* begin Exercise data *

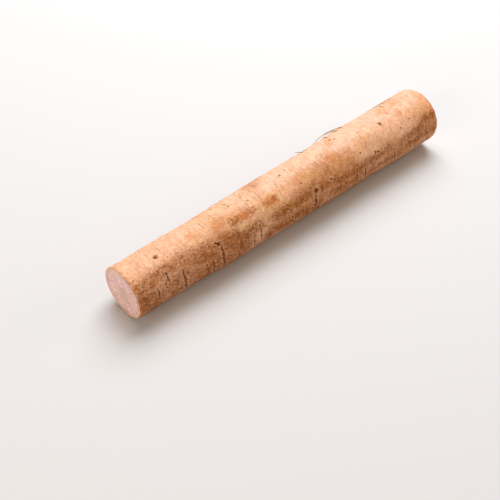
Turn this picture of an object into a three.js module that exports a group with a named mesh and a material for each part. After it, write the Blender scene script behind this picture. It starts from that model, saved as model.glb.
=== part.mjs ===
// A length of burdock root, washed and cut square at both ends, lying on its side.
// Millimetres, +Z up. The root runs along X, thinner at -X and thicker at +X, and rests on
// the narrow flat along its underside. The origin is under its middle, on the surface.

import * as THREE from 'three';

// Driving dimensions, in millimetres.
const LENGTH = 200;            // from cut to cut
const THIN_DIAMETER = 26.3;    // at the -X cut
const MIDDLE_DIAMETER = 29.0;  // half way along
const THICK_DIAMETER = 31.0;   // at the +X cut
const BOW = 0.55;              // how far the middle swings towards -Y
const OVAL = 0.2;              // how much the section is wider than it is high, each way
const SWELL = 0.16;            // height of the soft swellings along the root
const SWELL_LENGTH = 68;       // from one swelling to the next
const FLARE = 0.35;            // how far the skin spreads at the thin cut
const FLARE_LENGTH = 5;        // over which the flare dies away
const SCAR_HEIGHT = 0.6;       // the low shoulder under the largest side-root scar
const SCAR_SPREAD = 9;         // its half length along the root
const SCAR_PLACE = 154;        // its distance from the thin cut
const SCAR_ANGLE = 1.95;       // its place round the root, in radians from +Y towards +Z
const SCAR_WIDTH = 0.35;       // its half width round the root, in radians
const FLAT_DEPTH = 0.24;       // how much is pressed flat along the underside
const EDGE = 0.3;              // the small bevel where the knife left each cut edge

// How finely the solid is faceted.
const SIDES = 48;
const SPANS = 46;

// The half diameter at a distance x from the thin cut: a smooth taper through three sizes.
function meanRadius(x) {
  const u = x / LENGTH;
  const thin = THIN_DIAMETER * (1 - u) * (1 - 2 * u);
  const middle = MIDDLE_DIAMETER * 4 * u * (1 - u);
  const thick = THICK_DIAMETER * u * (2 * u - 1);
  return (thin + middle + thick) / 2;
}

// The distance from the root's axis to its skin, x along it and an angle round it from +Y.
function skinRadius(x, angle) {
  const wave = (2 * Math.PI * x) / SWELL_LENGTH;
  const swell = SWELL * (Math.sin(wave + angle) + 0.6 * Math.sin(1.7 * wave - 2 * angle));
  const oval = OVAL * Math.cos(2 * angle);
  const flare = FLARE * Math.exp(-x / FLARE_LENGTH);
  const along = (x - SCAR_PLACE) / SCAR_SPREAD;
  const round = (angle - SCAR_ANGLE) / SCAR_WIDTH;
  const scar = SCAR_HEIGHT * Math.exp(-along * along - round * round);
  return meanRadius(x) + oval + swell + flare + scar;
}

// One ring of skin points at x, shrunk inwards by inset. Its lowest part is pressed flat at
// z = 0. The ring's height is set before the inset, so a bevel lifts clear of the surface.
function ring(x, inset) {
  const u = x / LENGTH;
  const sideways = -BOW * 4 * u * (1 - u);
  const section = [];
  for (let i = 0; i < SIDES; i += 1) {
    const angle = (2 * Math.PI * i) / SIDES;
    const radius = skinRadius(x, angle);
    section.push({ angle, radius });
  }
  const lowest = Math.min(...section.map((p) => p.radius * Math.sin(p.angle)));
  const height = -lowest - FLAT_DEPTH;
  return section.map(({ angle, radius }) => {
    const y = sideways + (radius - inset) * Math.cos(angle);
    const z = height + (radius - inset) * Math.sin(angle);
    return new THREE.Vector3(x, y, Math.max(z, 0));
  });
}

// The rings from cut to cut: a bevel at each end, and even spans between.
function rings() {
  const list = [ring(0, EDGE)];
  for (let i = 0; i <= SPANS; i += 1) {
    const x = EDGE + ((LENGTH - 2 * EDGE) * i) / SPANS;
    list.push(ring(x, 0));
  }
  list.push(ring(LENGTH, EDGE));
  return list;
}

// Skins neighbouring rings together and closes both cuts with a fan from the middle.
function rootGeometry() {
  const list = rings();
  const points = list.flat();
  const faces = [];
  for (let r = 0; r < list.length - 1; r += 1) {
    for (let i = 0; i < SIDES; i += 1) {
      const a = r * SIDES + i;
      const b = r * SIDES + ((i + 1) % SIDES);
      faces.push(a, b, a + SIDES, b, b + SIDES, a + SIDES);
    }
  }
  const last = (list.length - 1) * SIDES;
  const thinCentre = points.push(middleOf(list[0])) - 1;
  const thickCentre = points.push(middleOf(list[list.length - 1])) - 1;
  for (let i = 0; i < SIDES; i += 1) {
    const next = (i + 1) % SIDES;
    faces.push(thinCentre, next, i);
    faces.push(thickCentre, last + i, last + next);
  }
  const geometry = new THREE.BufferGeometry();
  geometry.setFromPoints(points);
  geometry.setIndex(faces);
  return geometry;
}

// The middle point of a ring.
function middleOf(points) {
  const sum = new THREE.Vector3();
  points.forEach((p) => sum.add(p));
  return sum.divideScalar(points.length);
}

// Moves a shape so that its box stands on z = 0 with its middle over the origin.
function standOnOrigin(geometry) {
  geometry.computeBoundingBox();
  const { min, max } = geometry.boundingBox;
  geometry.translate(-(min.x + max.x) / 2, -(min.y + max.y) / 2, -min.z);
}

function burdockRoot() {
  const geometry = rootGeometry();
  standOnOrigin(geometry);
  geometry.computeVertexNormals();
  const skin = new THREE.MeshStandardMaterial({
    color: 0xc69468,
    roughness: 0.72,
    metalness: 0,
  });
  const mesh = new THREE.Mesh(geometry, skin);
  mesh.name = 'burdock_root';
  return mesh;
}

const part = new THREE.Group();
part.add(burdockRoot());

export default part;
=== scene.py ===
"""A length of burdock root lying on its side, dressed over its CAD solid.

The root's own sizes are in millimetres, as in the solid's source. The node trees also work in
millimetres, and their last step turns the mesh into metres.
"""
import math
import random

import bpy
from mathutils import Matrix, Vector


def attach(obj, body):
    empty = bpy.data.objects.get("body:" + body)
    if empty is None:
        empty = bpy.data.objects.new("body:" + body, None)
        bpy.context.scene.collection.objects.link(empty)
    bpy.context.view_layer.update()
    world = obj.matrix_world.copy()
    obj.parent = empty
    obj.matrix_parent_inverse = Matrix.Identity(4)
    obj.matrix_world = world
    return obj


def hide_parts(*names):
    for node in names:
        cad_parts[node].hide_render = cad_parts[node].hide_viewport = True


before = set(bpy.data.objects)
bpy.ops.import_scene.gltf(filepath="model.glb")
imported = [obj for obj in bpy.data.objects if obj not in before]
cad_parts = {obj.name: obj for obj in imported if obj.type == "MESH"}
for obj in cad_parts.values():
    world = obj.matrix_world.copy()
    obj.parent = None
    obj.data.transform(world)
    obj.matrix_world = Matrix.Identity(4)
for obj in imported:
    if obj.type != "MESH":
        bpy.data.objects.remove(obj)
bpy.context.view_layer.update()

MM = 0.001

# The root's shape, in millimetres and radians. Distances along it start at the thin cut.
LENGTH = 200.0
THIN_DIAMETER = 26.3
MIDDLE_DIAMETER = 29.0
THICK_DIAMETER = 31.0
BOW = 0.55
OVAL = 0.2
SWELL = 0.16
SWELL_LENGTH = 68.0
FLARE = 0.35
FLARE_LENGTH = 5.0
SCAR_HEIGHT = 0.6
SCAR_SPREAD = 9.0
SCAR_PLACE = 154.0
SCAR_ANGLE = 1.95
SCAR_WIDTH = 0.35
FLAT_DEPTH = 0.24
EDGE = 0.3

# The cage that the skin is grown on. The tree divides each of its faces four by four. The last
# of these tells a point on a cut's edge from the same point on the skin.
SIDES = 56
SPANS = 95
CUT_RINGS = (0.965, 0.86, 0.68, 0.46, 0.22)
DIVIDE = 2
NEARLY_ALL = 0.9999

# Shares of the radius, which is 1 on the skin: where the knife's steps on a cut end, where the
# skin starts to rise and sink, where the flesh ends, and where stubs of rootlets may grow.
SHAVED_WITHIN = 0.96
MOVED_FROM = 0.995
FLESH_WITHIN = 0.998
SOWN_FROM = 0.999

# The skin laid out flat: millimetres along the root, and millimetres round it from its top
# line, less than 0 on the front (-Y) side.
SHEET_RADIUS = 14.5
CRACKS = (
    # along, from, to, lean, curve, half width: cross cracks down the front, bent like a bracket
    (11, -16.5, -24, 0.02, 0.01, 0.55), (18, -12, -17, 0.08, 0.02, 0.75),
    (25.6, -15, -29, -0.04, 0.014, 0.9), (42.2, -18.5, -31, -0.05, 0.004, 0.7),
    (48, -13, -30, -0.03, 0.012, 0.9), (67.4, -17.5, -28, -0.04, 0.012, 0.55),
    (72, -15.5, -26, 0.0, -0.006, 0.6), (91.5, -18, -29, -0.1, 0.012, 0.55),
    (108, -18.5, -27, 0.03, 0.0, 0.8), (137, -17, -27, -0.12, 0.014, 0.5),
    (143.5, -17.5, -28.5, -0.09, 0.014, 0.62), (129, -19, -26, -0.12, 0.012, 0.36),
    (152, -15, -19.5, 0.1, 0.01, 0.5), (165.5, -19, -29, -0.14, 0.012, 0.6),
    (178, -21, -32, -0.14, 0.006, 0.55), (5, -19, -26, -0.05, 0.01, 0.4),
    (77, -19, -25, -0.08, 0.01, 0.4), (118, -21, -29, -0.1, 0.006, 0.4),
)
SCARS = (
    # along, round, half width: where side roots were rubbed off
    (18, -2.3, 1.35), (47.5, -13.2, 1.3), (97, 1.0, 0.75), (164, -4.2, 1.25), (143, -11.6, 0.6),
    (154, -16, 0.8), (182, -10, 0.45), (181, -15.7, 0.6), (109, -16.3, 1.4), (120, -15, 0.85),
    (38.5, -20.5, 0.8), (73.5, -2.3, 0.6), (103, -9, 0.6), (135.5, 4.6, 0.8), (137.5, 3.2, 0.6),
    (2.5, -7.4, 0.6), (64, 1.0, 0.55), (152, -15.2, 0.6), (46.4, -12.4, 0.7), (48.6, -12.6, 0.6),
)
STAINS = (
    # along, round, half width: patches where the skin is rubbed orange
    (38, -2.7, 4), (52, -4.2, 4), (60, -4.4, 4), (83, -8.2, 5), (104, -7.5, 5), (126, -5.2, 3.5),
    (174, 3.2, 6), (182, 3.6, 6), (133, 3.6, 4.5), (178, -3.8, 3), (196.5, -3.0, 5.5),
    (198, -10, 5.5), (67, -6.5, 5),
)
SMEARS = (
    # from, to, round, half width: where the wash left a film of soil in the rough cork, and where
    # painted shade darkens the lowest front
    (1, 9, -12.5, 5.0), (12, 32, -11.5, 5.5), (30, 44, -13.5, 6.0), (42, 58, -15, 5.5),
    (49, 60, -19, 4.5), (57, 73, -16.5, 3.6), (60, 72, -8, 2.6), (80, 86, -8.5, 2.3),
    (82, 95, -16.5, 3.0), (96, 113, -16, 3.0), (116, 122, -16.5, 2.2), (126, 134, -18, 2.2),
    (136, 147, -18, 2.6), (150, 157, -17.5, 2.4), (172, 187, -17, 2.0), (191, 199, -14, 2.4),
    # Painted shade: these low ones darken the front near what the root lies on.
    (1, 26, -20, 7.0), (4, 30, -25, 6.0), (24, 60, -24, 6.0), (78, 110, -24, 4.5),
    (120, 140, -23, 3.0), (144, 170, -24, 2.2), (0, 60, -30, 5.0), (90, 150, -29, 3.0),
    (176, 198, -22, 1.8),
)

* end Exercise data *
* begin Exercise data *

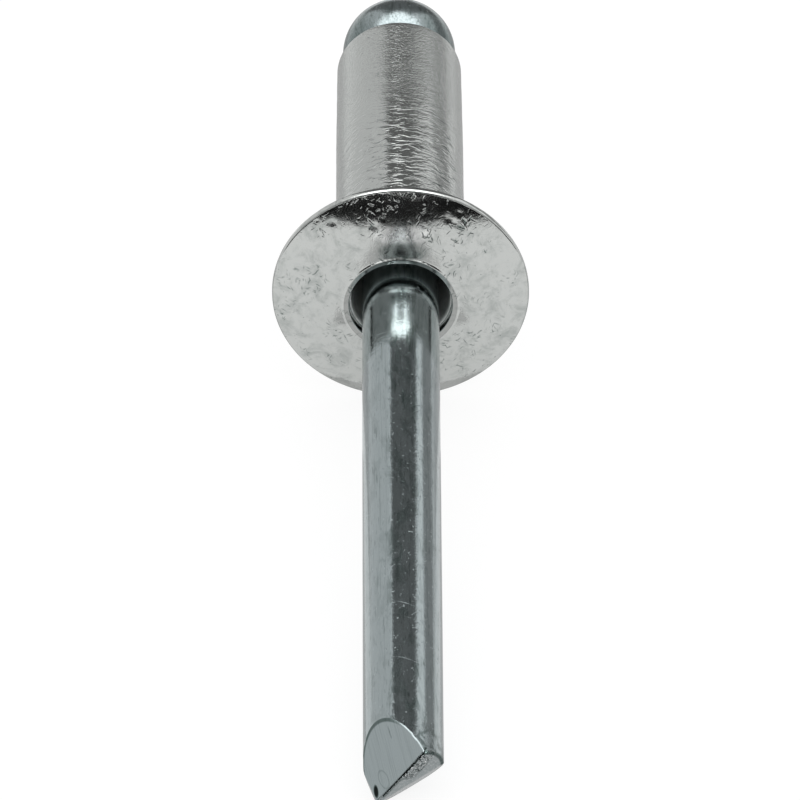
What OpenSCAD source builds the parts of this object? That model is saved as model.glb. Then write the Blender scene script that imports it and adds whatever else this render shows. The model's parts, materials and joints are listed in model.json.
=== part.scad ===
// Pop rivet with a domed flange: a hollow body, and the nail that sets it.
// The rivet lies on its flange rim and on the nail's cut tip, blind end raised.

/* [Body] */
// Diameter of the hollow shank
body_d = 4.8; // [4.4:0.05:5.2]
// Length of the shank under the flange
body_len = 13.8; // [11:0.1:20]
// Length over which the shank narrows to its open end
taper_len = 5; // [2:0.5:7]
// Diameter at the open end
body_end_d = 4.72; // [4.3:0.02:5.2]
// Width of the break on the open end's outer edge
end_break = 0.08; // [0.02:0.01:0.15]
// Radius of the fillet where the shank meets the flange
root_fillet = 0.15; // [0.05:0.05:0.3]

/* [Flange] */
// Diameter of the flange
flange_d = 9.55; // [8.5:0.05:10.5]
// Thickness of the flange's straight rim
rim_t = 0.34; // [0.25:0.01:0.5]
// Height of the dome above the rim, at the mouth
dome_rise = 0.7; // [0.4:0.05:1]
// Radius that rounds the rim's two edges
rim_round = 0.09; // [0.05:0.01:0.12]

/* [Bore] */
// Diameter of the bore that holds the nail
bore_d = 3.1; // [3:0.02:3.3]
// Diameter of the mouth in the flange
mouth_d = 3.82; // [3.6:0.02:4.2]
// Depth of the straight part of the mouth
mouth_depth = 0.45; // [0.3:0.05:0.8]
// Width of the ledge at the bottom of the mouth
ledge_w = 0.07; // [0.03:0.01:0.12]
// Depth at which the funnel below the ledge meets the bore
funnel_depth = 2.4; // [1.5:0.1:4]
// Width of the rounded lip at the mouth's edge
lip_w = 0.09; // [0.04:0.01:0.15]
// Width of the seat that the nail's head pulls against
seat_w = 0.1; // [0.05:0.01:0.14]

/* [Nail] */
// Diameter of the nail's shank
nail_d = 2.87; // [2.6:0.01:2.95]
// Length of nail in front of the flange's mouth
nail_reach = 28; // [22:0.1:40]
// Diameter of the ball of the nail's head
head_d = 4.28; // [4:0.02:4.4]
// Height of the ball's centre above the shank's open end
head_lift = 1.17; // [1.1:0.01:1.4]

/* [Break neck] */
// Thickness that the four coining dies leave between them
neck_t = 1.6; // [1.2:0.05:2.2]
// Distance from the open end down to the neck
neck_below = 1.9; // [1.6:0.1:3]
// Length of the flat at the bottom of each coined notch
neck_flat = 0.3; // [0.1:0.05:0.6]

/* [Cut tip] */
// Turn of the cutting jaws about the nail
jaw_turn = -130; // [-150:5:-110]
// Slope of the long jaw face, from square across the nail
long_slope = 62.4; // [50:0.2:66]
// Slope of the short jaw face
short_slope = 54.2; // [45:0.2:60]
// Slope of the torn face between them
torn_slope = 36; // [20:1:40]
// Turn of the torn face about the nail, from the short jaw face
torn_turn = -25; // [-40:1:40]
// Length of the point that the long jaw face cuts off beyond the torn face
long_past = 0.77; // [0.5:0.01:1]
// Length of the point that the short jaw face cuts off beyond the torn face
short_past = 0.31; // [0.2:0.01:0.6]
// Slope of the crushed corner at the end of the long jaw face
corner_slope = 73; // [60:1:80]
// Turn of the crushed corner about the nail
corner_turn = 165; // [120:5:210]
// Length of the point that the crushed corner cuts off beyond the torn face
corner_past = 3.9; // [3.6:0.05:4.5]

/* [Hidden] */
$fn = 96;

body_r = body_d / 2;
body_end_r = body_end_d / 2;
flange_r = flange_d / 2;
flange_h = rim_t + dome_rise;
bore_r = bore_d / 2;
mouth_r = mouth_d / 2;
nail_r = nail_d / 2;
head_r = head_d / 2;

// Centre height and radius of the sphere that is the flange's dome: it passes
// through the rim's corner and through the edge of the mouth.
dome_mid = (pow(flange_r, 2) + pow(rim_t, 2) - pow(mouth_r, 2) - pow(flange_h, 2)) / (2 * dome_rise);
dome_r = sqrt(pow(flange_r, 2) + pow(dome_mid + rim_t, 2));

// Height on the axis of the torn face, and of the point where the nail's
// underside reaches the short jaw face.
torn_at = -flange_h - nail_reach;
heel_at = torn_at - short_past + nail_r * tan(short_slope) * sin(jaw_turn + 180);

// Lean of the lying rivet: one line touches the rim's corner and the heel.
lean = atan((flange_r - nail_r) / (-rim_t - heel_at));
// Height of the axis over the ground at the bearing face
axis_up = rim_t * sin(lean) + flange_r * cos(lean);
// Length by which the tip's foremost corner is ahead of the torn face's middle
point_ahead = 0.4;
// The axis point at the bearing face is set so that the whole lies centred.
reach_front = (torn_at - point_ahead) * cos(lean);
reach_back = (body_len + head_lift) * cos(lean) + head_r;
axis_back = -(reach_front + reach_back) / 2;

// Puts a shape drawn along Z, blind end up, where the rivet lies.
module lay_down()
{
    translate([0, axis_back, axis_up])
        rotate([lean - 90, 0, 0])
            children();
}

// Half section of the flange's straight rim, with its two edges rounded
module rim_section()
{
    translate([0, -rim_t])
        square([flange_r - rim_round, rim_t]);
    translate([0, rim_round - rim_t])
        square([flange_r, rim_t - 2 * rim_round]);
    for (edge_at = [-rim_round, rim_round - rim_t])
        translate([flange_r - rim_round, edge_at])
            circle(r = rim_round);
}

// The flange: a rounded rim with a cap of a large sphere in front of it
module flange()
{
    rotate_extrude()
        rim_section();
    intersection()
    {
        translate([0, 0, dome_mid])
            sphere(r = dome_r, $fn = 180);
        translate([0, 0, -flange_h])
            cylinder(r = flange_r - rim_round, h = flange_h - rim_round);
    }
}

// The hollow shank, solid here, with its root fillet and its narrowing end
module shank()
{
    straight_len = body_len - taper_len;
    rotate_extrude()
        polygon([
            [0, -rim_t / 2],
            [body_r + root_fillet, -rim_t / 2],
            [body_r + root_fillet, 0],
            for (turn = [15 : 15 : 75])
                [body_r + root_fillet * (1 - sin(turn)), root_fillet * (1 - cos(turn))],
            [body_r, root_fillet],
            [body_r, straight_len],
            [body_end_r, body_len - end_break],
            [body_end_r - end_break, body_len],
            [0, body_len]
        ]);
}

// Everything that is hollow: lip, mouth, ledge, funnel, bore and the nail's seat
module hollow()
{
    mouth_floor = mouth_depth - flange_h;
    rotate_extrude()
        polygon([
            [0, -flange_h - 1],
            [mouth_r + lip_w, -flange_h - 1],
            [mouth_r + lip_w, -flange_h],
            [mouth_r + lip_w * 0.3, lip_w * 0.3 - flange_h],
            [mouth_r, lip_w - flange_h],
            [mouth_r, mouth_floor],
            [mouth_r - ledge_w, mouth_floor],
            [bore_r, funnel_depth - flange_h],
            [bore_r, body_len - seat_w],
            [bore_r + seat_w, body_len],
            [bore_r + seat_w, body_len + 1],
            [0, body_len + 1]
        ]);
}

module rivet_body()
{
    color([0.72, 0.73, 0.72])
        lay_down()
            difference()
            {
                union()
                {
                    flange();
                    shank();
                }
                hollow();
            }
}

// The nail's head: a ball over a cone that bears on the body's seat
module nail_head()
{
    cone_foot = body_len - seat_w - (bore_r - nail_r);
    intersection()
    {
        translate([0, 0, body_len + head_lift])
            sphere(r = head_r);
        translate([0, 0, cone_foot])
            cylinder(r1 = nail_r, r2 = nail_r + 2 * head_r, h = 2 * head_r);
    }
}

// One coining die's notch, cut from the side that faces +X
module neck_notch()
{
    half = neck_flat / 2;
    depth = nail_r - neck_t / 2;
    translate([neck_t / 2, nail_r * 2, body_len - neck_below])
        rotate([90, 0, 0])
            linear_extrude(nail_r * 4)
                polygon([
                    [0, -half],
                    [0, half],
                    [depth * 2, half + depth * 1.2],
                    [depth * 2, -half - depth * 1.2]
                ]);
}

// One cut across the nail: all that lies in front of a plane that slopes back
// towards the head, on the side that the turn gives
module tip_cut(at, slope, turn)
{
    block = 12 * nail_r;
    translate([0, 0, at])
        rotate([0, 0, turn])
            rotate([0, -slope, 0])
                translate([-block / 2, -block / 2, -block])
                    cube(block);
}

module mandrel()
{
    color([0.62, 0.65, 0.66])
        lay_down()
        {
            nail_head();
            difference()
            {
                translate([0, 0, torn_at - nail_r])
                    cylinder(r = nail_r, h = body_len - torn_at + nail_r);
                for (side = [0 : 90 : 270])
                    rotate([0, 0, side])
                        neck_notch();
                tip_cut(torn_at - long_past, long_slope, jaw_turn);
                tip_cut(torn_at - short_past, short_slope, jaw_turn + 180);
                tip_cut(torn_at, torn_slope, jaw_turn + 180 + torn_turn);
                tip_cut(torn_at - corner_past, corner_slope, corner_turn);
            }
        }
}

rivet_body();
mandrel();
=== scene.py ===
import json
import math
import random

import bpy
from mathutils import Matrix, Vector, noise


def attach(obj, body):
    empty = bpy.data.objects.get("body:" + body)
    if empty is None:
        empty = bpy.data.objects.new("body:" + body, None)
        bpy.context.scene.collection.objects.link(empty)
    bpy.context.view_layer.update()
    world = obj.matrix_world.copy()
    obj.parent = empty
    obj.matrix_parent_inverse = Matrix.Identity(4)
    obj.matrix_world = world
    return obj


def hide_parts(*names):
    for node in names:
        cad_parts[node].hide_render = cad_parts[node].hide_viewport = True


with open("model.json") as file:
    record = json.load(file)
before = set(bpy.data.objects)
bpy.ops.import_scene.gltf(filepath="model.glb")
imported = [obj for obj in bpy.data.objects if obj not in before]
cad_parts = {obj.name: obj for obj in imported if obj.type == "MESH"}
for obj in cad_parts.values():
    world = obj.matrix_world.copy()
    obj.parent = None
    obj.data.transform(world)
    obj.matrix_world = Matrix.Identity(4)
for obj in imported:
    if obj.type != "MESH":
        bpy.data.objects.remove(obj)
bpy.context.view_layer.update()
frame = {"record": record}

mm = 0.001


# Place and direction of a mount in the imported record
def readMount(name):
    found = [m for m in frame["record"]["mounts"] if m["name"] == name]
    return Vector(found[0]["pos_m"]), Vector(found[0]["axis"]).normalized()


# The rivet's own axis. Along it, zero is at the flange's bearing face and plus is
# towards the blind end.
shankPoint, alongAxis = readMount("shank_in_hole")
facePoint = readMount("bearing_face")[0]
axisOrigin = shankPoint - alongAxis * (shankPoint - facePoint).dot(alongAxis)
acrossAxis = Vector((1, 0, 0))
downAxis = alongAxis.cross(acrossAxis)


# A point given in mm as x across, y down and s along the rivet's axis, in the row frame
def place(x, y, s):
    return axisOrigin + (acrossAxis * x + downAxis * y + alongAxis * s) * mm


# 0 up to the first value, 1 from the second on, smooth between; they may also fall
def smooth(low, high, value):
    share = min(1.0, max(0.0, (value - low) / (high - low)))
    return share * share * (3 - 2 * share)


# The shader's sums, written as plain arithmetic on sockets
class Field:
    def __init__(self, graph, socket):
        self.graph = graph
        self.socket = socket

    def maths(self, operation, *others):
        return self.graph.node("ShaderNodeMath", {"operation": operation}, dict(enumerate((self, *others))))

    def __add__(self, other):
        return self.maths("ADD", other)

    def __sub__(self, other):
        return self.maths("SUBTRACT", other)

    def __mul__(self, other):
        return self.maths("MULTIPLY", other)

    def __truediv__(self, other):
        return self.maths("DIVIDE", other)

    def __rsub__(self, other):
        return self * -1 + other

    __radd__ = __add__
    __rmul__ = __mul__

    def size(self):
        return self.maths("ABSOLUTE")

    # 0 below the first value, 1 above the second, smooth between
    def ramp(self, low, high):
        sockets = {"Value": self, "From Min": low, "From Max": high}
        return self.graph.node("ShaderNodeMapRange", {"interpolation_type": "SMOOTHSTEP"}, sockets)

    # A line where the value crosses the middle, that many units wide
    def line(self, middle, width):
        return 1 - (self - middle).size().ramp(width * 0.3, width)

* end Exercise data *

The problem
Extract only the lines from the line with "What OpenSCAD source" through the line with "blind end raised.", keeping both end lines exactly as they are.

Full solution
What OpenSCAD source builds the parts of this object? That model is saved as model.glb. Then write the Blender scene script that imports it and adds whatever else this render shows. The model's parts, materials and joints are listed in model.json.
=== part.scad ===
// Pop rivet with a domed flange: a hollow body, and the nail that sets it.
// The rivet lies on its flange rim and on the nail's cut tip, blind end raised.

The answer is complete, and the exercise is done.